According to the paper, lead provides a substantially larger superconducting gap than aluminum. That larger gap makes it more difficult for environmental disturbances to generate unwanted excitations that can disrupt quantum information.
Microsoft also redesigned the semiconductor portion of the device, using a combination of indium arsenide and indium arsenide antimonide grown on a gallium antimonide substrate. Researchers said the revised material stack increases spin-orbit coupling and reduces disorder within the device, both important factors for maintaining topological quantum states.
The paper reports that the topological gap protecting the quantum states more than doubled compared with earlier devices. Researchers measured topological gaps of approximately 70 microelectronvolts in the new platform, compared with roughly 30 microelectronvolts in previous aluminum-based devices.
While those numbers sound small in the classical world, in the quantum world, those material improvements can translate into dramatic gains in qubit stability.
In earlier Majorana-based devices, parity lifetimes — a key measure of how long quantum information remains intact — ranged from roughly one to 12 milliseconds. In Majorana 2, parity lifetimes exceeded 20 seconds and occasionally reached minute-long durations. The researchers reported a characteristic parity lifetime of about 22 seconds.
That figure is particularly important because parity flips represent one of the primary error mechanisms in Microsoft’s architecture. A longer parity lifetime means quantum information remains protected for much longer periods before an error occurs.
Building Qubits Around Measurements
Unlike many quantum computing systems that manipulate qubits through sequences of analog control operations, Microsoft’s architecture relies heavily on measurements.
The company’s topological qubits are built from structures known as tetrons. Each tetron consists of two superconducting nanowires designed to host Majorana zero modes at their ends.
Information is stored in the parity of electrons within these structures, meaning whether they contain an even or odd number of electrons. Instead of directly manipulating the quantum state, operations are performed by measuring that parity.
Those measurements produce digital outputs of 0 or 1 and can be combined to perform quantum computations and error-correction procedures.
Microsoft reports that this measurement-based design offers advantages for scaling because it naturally supports digital control and quantum error correction. Because quantum information is so fragile, many experts view error correction as one of the most important requirements for building useful quantum computers.

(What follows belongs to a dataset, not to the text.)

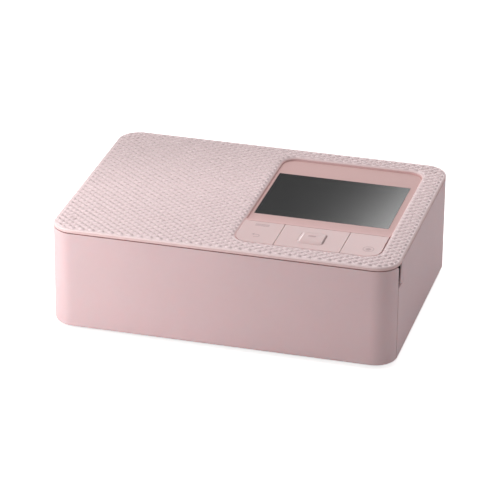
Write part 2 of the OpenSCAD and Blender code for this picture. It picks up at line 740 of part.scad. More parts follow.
module front_door() {
    rib_x = [-60, -30, 0, 30, 60];
    knuckle_w = 4;
    color(pink) difference() {
        union() {
            intersection() {
                around_casing() wall_section(door_wall);
                box([-body_w, -body_d, 0], [body_w, seam_y, body_h]);
            }
            // ribs behind the face
            for (x = rib_x)
                box([x - 0.6, front_y + door_wall - 0.2, hinge_z + 6],
                    [x + 0.6, front_y + door_wall + 1.4, shell_z - 4]);
            box([-side_x + corner_r, front_y + door_wall - 0.2, shell_z - 5],
                [side_x - corner_r, front_y + door_wall + 1.4, shell_z - 3.8]);
            // hinge knuckles on both sides of each ear
            for (sx = [-1, 1], k = [-1, 1]) {
                x = sx * hinge_x + k * (ear_w / 2 + 0.3 + knuckle_w / 2);
                bar_x([hinge_y, hinge_z], knuckle_r, x - knuckle_w / 2, x + knuckle_w / 2);
                box([x - knuckle_w / 2, front_y + door_wall - 0.2, hinge_z - 1],
                    [x + knuckle_w / 2, hinge_y, hinge_z + knuckle_r]);
            }
            // catches that enter the front frame
            for (sx = [-1, 1])
                box([sx * catch_x - 3, front_y + door_wall - 0.2, catch_z],
                    [sx * catch_x + 3, frame_y + 1, catch_z + 1.6]);
        }
        for (sx = [-1, 1]) {
            bar_x([hinge_y, hinge_z], pin_r + pin_play, sx * hinge_x - ear_w - 5,
                  sx * hinge_x + ear_w + 5);
            bar_x([hinge_y, hinge_z], knuckle_r + 0.25, sx * hinge_x - ear_w / 2 - 0.3,
                  sx * hinge_x + ear_w / 2 + 0.3);
        }
        // rear corners of the wrapped sides, bevelled so that they clear the housing
        for (z = [foot_h, shell_z])
            translate([0, seam_y, z]) rotate([45, 0, 0])
                cube([body_w + 2, sqrt(2) * door_bevel, sqrt(2) * door_bevel], center = true);
    }
}
catch_x = 70;
catch_z = shell_z - 7;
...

The new processor also introduces an rf-based tuning technique that allows researchers to characterize low-energy states using radio-frequency measurements rather than traditional transport experiments.
According to the paper, the method provides measurement precision down to roughly one microelectronvolt and is intended to support automated tuning of larger arrays of qubits.

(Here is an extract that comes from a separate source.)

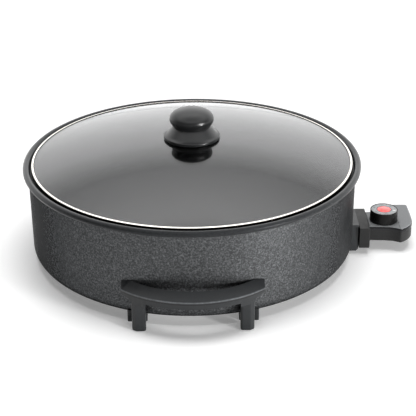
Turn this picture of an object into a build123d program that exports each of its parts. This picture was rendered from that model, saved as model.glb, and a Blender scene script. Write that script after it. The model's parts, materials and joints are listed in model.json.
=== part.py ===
from build123d import *
from math import asin, cos, degrees, pi, radians, sin, sqrt
import os

# Electric skillet: a round cast pan on two moulded handles with feet, a loose glass lid,
# and a plug-in temperature controller on the +X side.
# Frame: origin on the pan's axis at counter level, +Z up, front handle towards -Y.
# Sizes are in millimetres.

# ---------------------------------------------------------------- pan casting
rim_radius = 210.0              # outside of the rolled rim
rim_height = 120.0              # centre of the rolled rim above the counter
rim_bead_radius = 3.7
rim_lip_radius = 5.1            # rounded inner edge of the rim
rim_overhang = 6.2              # rim beyond the wall below it
wall_draft = 0.8                # the wall narrows this much towards its foot
wall_thickness = 3.0
outer_corner_radius = 11.0
inner_corner_radius = 14.0
underside_height = 9.5          # foot ring above the counter
base_hollow_depth = 14.5        # room for the heating element below the cooking floor
base_thickness = 4.0
foot_ring_width = 8.0           # flat of the foot ring, cover recess included
cover_recess_width = 3.0
cover_recess_depth = 2.0
lid_seat_depth = 6.7            # below the top of the rim
lid_seat_width = 4.8
lid_seat_lip = 1.5

# ---------------------------------------------------------------- heating element
element_ring_radius = 125.0
element_tube_radius = 4.0
element_drop = 4.5              # tube axis below the underside of the base
element_groove_gap = 0.08
element_rib_width = 13.0
element_rib_depth = 7.5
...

That capability could become increasingly important as systems grow from a handful of devices to processors containing many qubits.
Implications for Fault-Tolerant Quantum Computing
Fault-tolerant quantum computers use error correction to continuously detect and fix mistakes while calculations are running.
While holy grail is used too much in all scientific fields, most experts would lean on that term to express their views that fault tolerance is the threshold separating experimental quantum devices from systems capable of solving commercially valuable problems.
Microsoft reports in their communications about Majorana 2 that the combination of longer parity lifetimes, larger topological gaps and reduced energy splitting between Majorana states substantially suppresses the dominant error mechanisms affecting its architecture.
The paper reports that parity switching times are now more than seven orders of magnitude longer than typical qubit operation times. In practical terms, that means millions of operations could occur before a parity error is expected.
“Whatever you’re doing in the quantum space needs to have a path to a million qubits. If it doesn’t, you’re going to hit a wall before you get to the scale at which you can solve the really important problems that motivate us,” Nayak said. “We have actually worked out a path to a million.”
Researchers also reported that low-energy states remained stable across extended operating regions, suggesting the devices may be easier to tune and operate than earlier generations.
The architecture described in the paper is based on a scalable “unit cell” design that can be replicated into larger arrays without fundamentally changing control or readout methods.
Important to note that the current device still remains far from a commercially useful quantum computer. The paper describes a prototype multi-tetron structure rather than a large-scale processor. Researchers acknowledge that significant work remains to preserve device performance while scaling to larger systems.
Future efforts will focus on increasing array size, further reducing residual error mechanisms and demonstrating increasingly sophisticated error-correction operations.
DARPA Evaluation Adds External Scrutiny
Microsoft reports that its progress is also being evaluated through the Defense Advanced Research Projects Agency’s Quantum Benchmarking Initiative.
The company is one of only two organizations advanced to the final phase of DARPA’s Underexplored Systems for Utility-Scale Quantum Computing program, which evaluates whether emerging quantum architectures can plausibly achieve utility-scale performance.
The program includes participation from organizations such as the Air Force Research Laboratory, Los Alamos National Laboratory, Lawrence Livermore National Laboratory, Oak Ridge National Laboratory and Johns Hopkins Applied Physics Laboratory.
Microsoft said DARPA previously assessed the company’s architectural designs and engineering plans before advancing it to the final stage of evaluation.
That external review process provides an additional layer of scrutiny at a time when claims across the quantum computing industry are increasingly being measured against concrete milestones rather than theoretical roadmaps.
A Faster Timeline Than Much of the Industry
Based on the Majorana 2 results, Microsoft said it has cut its projected development timeline in half and now aims to deliver a scalable quantum computer by 2029.
If achieved, that target would place Microsoft among the most aggressive timelines in the industry.
Many quantum hardware companies continue to frame fault-tolerant quantum computing as a goal that could take well into the next decade, with timelines often stretching into the 2030s. Microsoft now indicates that recent progress in materials engineering, device fabrication and AI-assisted design has accelerated development enough to compress that schedule significantly.
The paper is quite technical — and I put this together quickly. For a deeper, more technical dive, please review the company’s paper. It’s important to note that this technical paper allows the Microsoft researchers to receive quick feedback on their work. However, it is not — nor is this article, itself — official peer-review publications. Peer-review is an important step in the scientific process to verify results.